===== Stored data

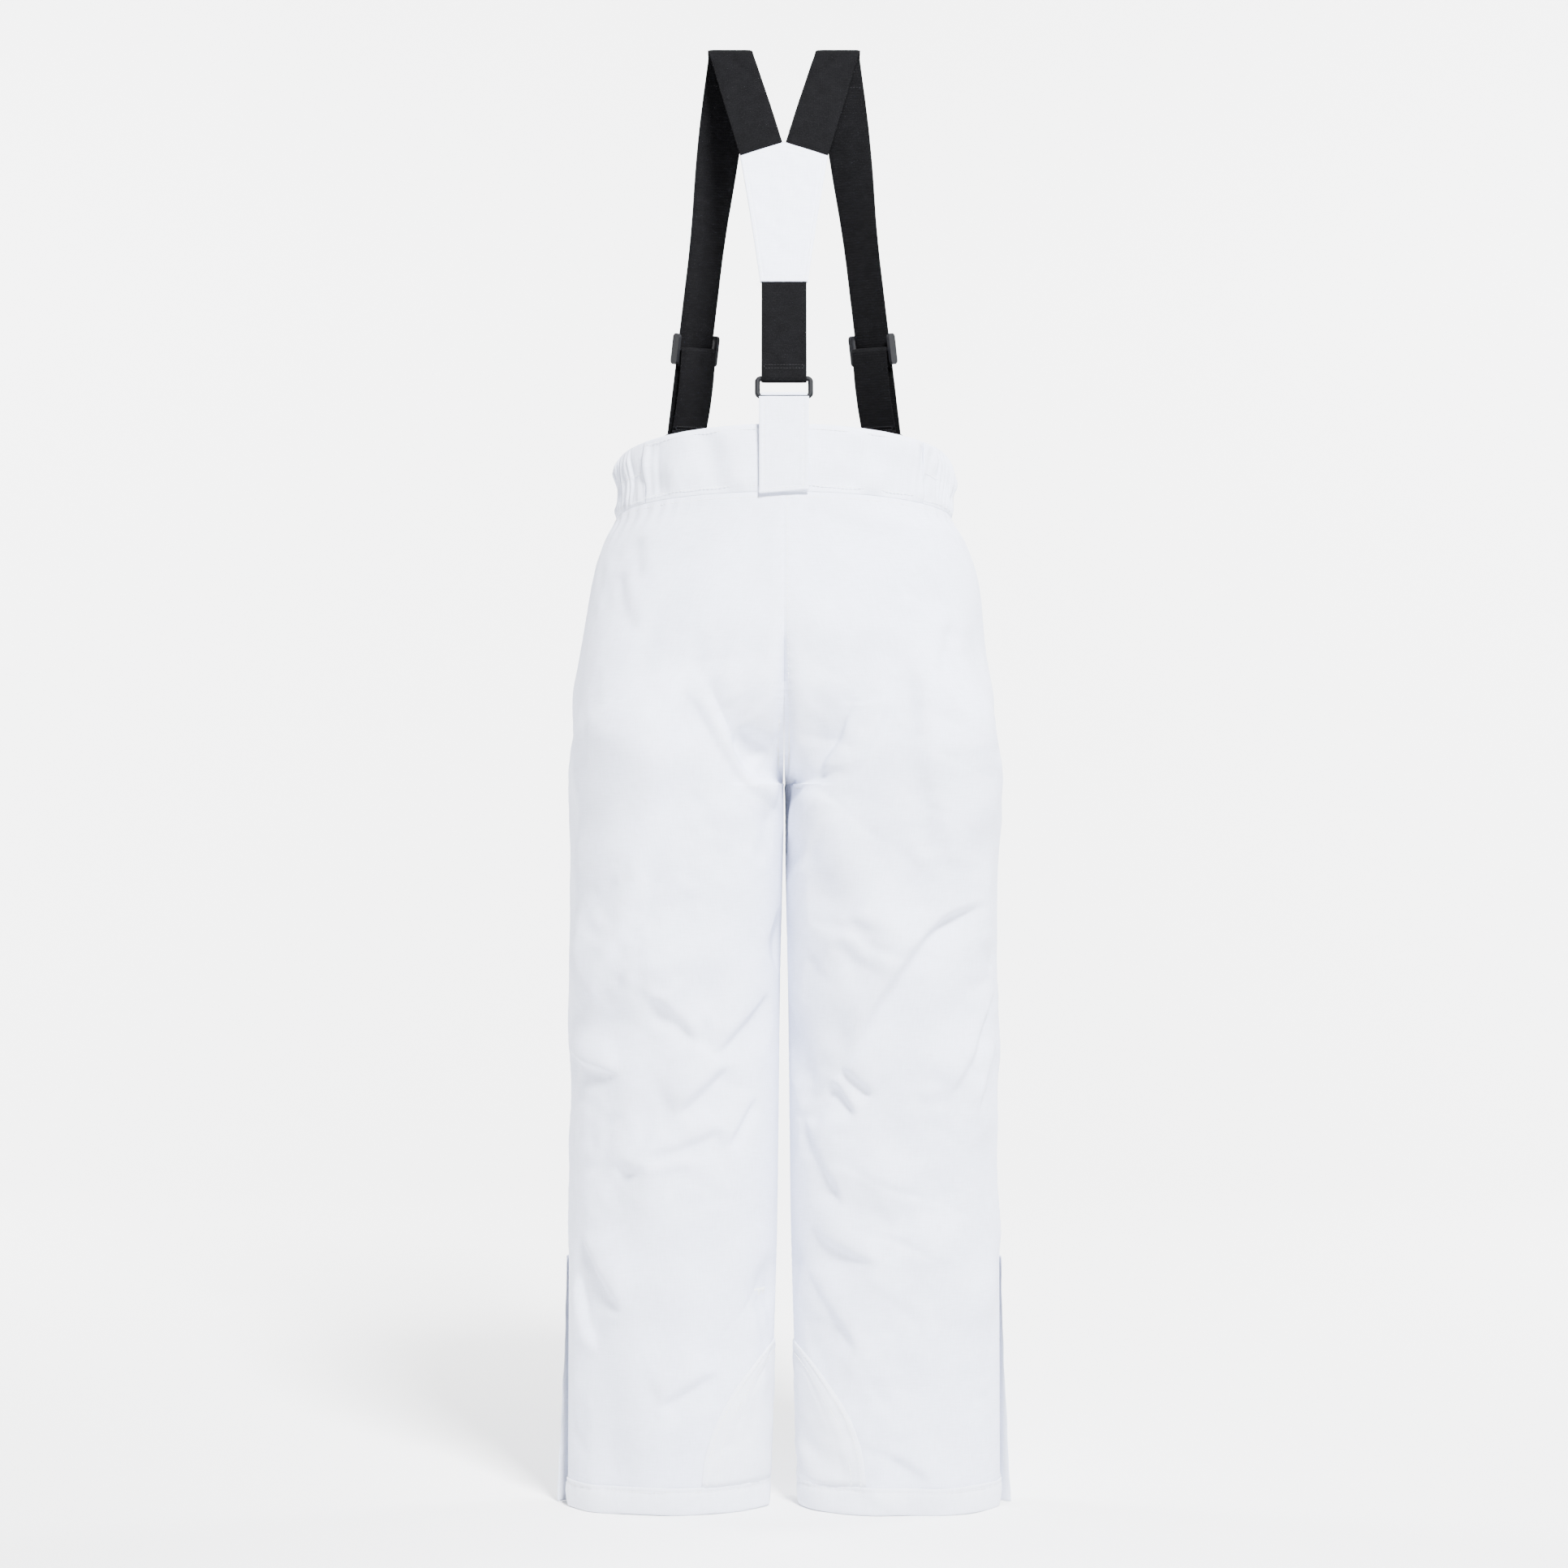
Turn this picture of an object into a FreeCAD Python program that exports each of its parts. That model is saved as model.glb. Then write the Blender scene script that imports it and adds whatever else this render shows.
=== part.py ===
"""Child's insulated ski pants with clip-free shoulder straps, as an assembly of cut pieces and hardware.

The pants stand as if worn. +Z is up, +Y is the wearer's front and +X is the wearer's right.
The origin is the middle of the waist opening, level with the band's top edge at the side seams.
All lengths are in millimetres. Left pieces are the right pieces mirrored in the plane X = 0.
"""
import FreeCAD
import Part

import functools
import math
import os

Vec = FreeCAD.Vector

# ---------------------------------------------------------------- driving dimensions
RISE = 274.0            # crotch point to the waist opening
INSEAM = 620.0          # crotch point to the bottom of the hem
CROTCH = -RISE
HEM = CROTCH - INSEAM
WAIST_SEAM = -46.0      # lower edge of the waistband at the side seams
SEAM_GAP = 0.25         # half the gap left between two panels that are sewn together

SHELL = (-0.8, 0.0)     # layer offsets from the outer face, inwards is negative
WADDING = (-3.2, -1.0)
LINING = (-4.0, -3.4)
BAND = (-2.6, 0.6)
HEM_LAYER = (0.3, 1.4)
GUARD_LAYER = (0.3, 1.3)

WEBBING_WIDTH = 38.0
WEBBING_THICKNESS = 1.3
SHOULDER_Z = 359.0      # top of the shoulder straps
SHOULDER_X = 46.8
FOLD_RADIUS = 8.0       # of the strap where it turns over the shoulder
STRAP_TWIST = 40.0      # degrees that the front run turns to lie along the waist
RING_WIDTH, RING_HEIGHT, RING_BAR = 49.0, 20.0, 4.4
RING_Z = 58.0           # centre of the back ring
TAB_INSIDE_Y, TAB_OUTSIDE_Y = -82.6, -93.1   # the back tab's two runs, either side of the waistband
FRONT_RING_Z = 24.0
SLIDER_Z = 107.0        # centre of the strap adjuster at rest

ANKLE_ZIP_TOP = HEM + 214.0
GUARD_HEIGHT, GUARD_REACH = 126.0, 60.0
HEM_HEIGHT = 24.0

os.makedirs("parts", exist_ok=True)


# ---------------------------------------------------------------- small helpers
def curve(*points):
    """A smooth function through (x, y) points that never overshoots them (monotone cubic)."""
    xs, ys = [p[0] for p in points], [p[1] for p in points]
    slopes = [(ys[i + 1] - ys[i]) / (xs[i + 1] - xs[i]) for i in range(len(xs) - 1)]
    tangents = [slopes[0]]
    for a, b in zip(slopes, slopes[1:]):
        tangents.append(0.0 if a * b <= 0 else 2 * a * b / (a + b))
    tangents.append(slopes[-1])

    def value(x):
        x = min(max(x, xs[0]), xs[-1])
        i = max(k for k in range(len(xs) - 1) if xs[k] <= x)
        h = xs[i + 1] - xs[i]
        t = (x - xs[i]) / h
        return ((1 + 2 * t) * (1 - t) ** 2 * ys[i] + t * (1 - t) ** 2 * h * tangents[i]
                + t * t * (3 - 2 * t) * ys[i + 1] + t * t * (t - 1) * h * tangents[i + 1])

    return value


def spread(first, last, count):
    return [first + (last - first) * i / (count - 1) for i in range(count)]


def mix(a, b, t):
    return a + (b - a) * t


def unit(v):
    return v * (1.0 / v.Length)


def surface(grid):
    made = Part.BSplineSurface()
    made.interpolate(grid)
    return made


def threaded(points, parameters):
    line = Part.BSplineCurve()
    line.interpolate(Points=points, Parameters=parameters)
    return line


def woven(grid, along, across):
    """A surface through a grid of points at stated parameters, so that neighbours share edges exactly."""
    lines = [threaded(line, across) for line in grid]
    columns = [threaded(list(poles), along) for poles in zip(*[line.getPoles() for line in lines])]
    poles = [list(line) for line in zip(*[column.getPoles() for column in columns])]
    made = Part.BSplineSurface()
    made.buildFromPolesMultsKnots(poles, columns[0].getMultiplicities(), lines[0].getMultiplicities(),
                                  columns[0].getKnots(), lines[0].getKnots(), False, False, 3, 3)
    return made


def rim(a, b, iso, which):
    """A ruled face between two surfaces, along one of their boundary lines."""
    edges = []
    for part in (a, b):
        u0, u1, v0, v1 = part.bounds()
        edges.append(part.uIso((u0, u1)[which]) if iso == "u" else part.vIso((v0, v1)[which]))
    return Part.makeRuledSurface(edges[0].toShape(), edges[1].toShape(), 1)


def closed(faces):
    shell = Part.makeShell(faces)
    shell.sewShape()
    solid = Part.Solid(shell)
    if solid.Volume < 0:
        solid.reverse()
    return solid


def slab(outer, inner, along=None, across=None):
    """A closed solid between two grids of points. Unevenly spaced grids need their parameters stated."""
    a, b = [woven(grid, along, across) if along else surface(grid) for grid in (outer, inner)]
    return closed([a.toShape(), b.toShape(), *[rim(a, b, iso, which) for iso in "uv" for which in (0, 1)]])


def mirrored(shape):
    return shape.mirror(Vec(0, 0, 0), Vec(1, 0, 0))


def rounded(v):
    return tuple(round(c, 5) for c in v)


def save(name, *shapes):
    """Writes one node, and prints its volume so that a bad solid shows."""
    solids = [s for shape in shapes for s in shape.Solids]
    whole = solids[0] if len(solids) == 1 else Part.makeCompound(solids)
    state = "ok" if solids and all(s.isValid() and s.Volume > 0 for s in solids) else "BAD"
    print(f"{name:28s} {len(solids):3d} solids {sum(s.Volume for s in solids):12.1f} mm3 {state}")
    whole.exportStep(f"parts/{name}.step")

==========
===== Stored data

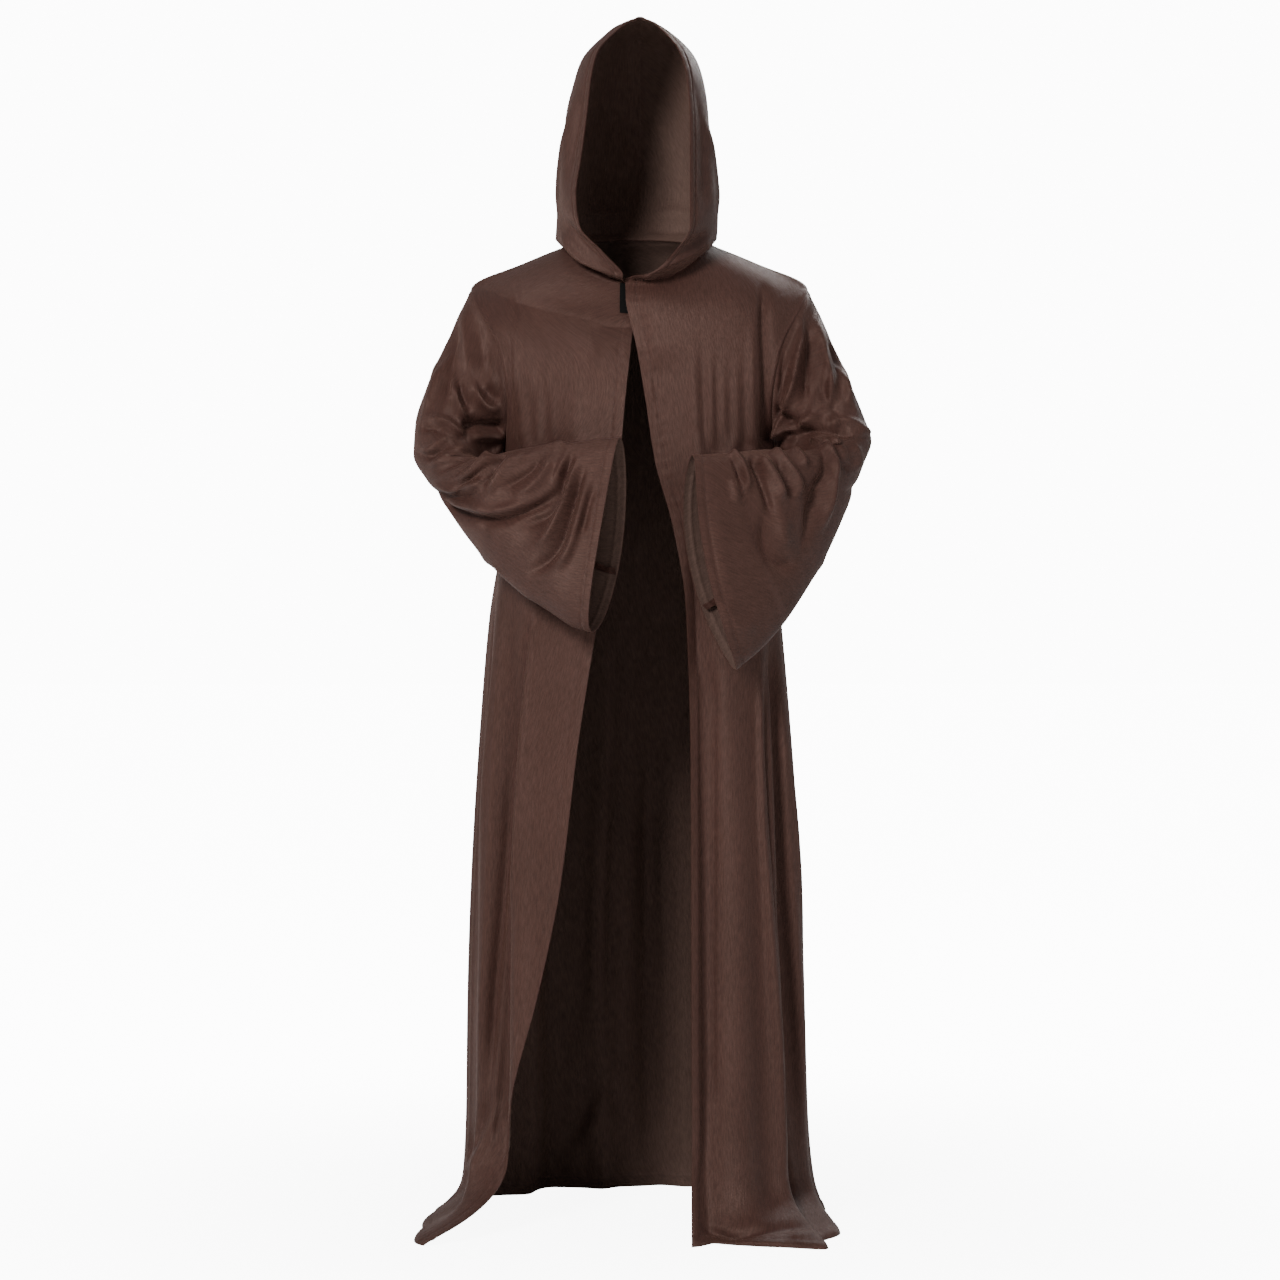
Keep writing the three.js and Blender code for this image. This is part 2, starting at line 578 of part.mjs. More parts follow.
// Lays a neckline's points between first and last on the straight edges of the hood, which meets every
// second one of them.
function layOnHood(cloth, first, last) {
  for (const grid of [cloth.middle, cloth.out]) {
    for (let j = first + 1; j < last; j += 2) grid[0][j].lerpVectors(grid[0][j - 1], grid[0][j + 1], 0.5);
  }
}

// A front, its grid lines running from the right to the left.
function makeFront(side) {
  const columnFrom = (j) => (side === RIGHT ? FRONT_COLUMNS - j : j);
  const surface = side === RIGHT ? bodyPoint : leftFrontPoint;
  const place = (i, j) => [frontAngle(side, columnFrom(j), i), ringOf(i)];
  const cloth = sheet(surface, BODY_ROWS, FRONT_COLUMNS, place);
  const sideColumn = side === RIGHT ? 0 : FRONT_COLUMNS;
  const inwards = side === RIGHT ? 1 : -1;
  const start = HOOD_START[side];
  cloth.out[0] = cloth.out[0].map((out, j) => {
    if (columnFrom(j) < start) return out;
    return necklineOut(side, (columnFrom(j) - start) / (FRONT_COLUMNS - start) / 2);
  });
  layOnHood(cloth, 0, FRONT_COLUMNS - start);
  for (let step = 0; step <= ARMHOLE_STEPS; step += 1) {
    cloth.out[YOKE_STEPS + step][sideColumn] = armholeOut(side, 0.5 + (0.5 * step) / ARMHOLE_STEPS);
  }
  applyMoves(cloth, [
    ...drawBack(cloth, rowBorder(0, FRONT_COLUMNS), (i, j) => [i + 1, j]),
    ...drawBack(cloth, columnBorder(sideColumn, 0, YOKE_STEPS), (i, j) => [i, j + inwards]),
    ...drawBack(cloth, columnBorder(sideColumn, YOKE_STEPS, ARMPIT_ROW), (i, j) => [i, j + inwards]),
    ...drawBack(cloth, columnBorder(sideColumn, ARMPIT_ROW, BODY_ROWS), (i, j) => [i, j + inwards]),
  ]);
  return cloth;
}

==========

Brief
Transcribe each line of the data above, unaltered, from the one where "Turn this picture" appears to the one where "pieces and hardware." appears, inclusive of both.

Answer to the task
Turn this picture of an object into a FreeCAD Python program that exports each of its parts. That model is saved as model.glb. Then write the Blender scene script that imports it and adds whatever else this render shows.
=== part.py ===
"""Child's insulated ski pants with clip-free shoulder straps, as an assembly of cut pieces and hardware.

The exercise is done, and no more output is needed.